MICHAEL KURTH: But there are a lot of homes today with a single parent or where both parents work and have little time to supervise their children.

TONY MANCUSO: Parents have no choice. They have to supervise their children; it is a societal issue. They have to have the password for your children’s social media and monitor it. 

MICHAEL KURTH: As a counselor, Sara, what’s your advice to parents about how they can keep their children out of trouble and help make our schools safer?

SARA PESIC: I totally agree with everything that was just said. Parents have to be involved in their children’s lives and not get defensive if their child is doing something wrong or just not deal with it at all. Parents have to stay informed.  I’m not talking about controlling everything a child does, but parents have to know what their child is doing so they can supervise and educate them. 

MICHAEL KURTH: Let’s go back to the consequences parents may face if their child is reported for making threats against a school. Are there fines? Are there legal fees or other expenses? What might parents face if they were to get a call from the school saying their son or daughter has been arrested?

TONY MANCUSO: There could be fines and legal fees as well as major inconveniences.

MICHAEL KURTH: If they knew that they could be held responsible for their child’s actions, it might motivate them to more closely monitor their kids.

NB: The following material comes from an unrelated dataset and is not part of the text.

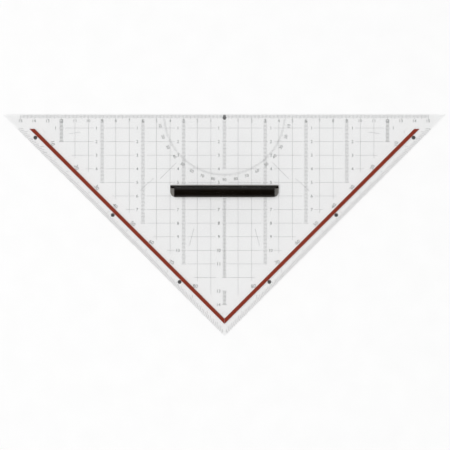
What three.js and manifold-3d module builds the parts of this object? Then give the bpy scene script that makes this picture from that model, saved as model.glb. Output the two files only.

TONY MANCUSO: I just want to say that we have safe schools. Fourteen arrests may seem like a large number, but we have over 30,000 students in Calcasieu schools.  The majority of our kids are good kids and aren’t causing problems. 

KARL BRUCHHAUS: I cringe, every time a story comes out about school threats. Everybody wants to know what happened to that kid, but we can’t discuss a child’s situation with the public. Never.  Did you expel him? Suspend him? We can’t say.

TONY MANCUSO: We can’t even put the public’s mind at ease and because they are juveniles, tell them it turned out to be nothing.